On y était… Weather Winter 2015
Pour la première fois, le Weather Festival hivernal du Paris Event Center se déroulait sur deux nuits. Si le plus gros du line-up avait été concentré sur le samedi – on y reviendra plus tard – la soirée du vendredi était dédiée à un seul artiste : le légendaire Jeff Mills. Le félin de Détroit s’est emparé des platines et de ses boîtes à rythmes un peu après minuit, juste après un warm-up signé par le français Antigone. Jeff Mills que l’on a déjà vu un nombre incalculable de fois, sous différentes configurations, et qui ne nous a pour ainsi dire, que très rarement déçu. L’intérêt de sa performance au Weather Winter résidait cette fois dans sa durée, avec un set de près de 7 heures, sous forme d’une rétrospective de son label Axis. Alors oui, on y a entendu “The Bells”, “Alarms” et un paquet d’autres classiques, mais pas que. Le bonhomme ne s’est fort heureusement pas limité qu’à ses propres productions, déroulant un “tunnel” techno sans temps mort, propice à la perte de tous nos repères temporels. Une impression renforcée par des projections immersives diffusées sur un écran géant derrière l’artiste. On a kiffé, oui, et ce n’était que le début. (Nicolas Bresson)

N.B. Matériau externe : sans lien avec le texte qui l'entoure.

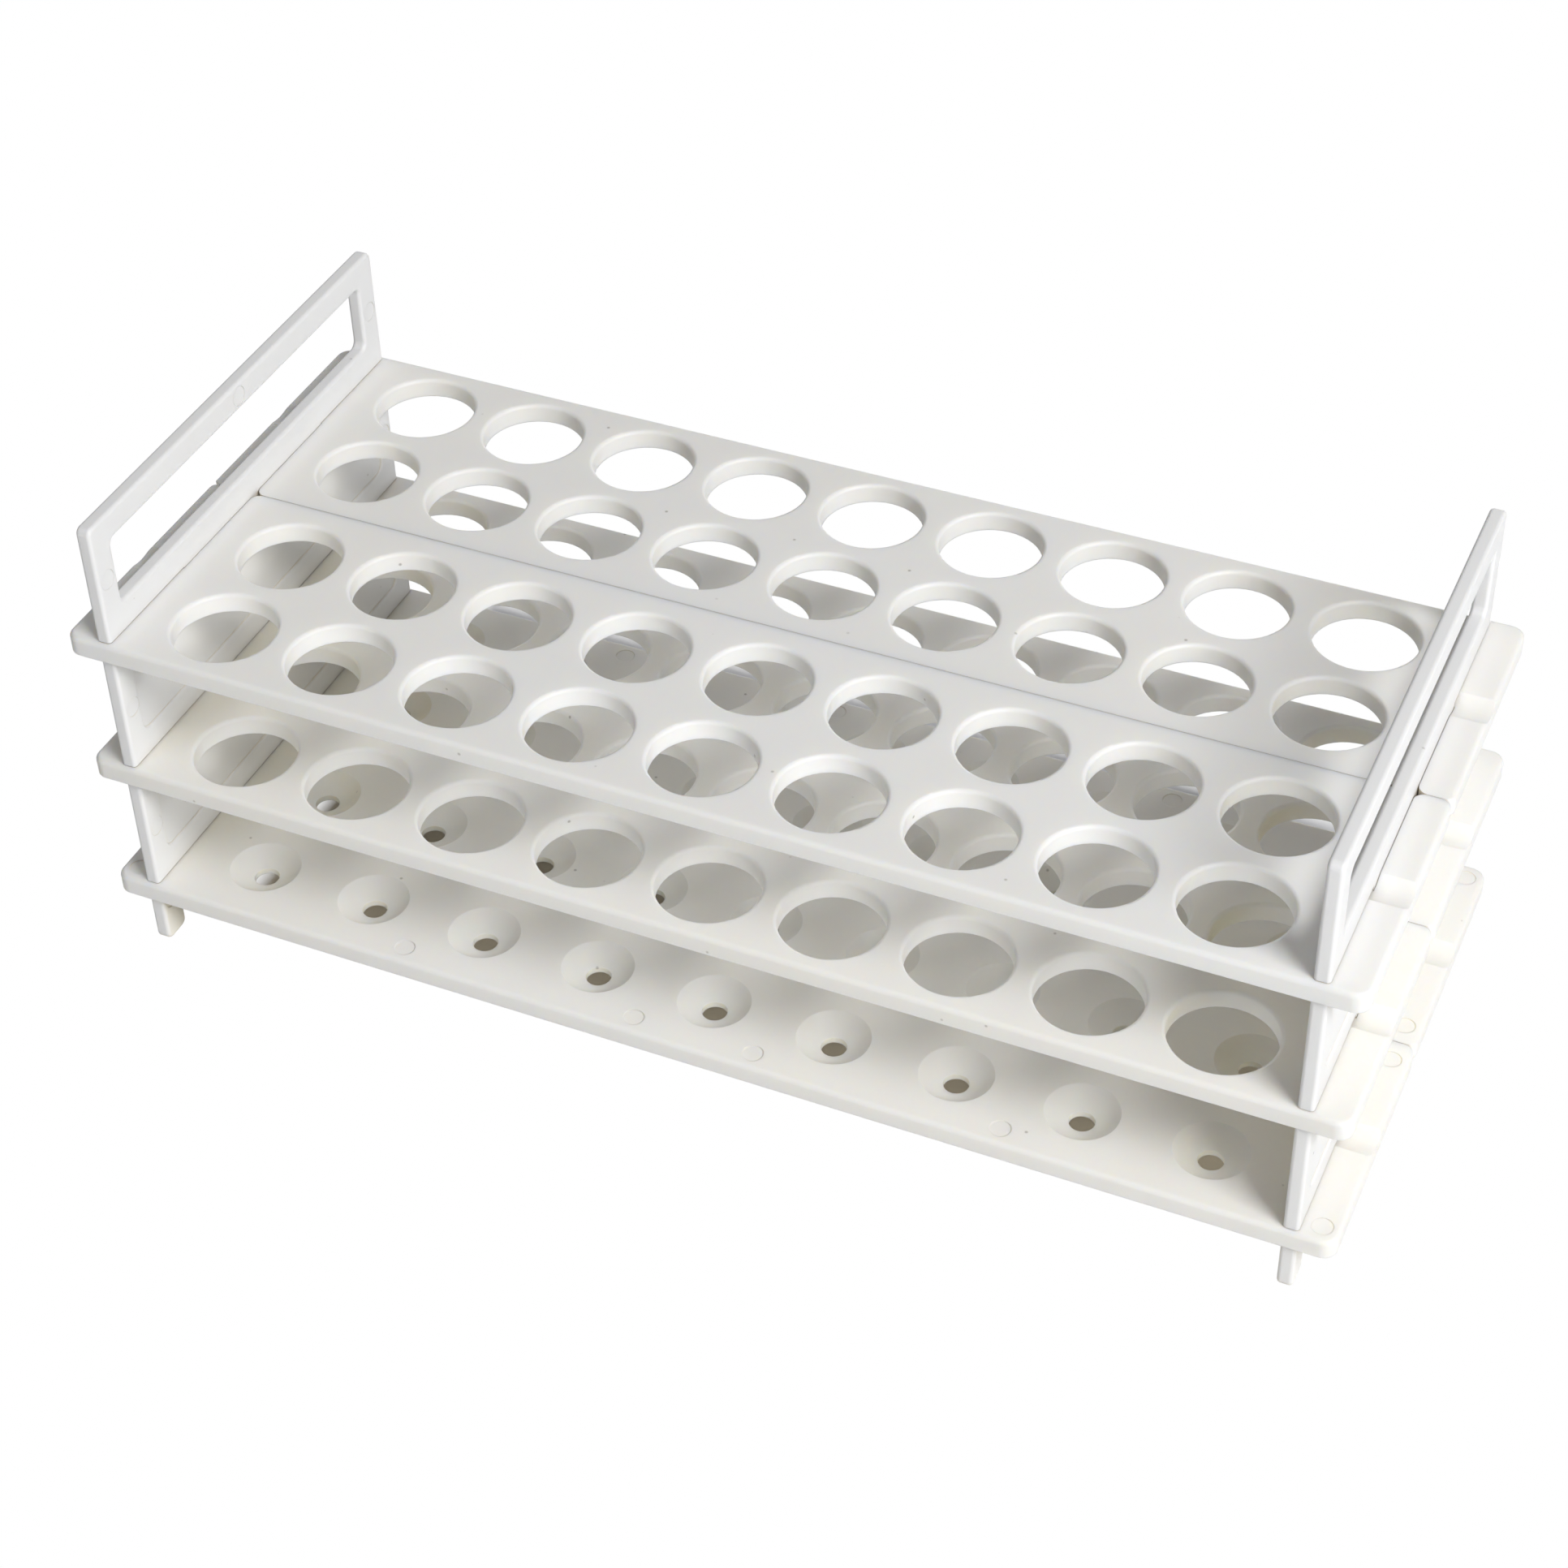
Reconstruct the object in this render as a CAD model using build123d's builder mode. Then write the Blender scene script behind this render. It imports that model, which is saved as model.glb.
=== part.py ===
"""Three-tier test tube rack that pushes together from two end frames and six half shelves.

X runs along the rack's length, Y from front to rear and Z up. The origin is on the ground under the
middle of the rack. Each tier is two half shelves that meet at a seam in the plane Y = 0. The joint
between a half shelf and an end frame is a cross lap: the half shelf has a slot cut in from the seam,
the frame has a slot cut in from its outer edge, and each sits in the other's slot.
"""

import os

from build123d import *

# Driving dimensions, in millimetres.
# Grid of tube places.
tube_hole_diameter = 21.2  # takes tubes up to 20 mm
column_count = 9
column_pitch = 26.0
rows_per_half = 2
row_pitch = 25.4  # between the rows of one half shelf
seam_row_pitch = 31.8  # between the two rows on either side of the seam
long_edge_margin = 14.2  # from the outer row's hole centres to the long outer edge
frame_margin = 17.9  # from the end column's hole centres to the frame's inner face

# Half shelves.
shelf_thickness = 4.2
tab_length = 7.2  # how far a shelf stands out past the frame's outer face
tab_corner_radius = 3.0
shelf_top_round = 1.0
hole_rim_round = 0.8
dish_diameter = 15.0  # shallow seat for a tube's round end, on the bottom tier
dish_depth = 3.2
drain_diameter = 5.2
finger_groove_width = 7.6  # shallow groove across each tab, beside the end of the lap
finger_groove_depth = 1.0
slot_mouth_radius = 2.2  # on each side of a shelf slot's mouth, at the seam
strip_pin_columns = (0.5, 2.5)  # ejector marks on the bottom tier, in column pitches from the middle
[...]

Samedi soir. Une fois sortis du métro Porte de La Villette, nous nous agglutinons dans une queue courant sur des dizaines de mètres et après avoir gentiment refusé les propositions chimiques des vendeurs à la sauvette, nous arrivons sur place. Pas d’aquaplaning cette fois-ci, et c’est un bon point. On se rappelle en effet de l’édition estivale au cours de laquelle les danseurs barbotaient à l’extérieur dans cinq centimètres d’eau. Hall B, Marcel Dettmann est déjà derrière les platines depuis un bon moment et en patron, balance du lourd. Tête d’affiche de la soirée, le résident du Berghain met tout le monde d’accord – et tout le monde à ses pieds, par la même occasion. Pourtant, on regrette que le chevelu ait été programmé si tôt puisqu’il quitte la scène à seulement 1 heure du matin – sous les acclamations des fêtards qui en veulent toujours plus. Mais pas le temps de chômer, voici que Voices from the Lake s’avance derrière le dj booth, pour ce qui s’annonce être un show dantesque. Les deux italiens sont dans une forme olympique et, magie du live, se permettent des divagations dans les méandres d’une techno froide et brute. La foule est en transe, leur techno est profonde et hypnotise quiconque passerait à moins de vingt mètres de leur set. Du grand art, captivant, qui semble émaner des entrailles d’un lac obscur.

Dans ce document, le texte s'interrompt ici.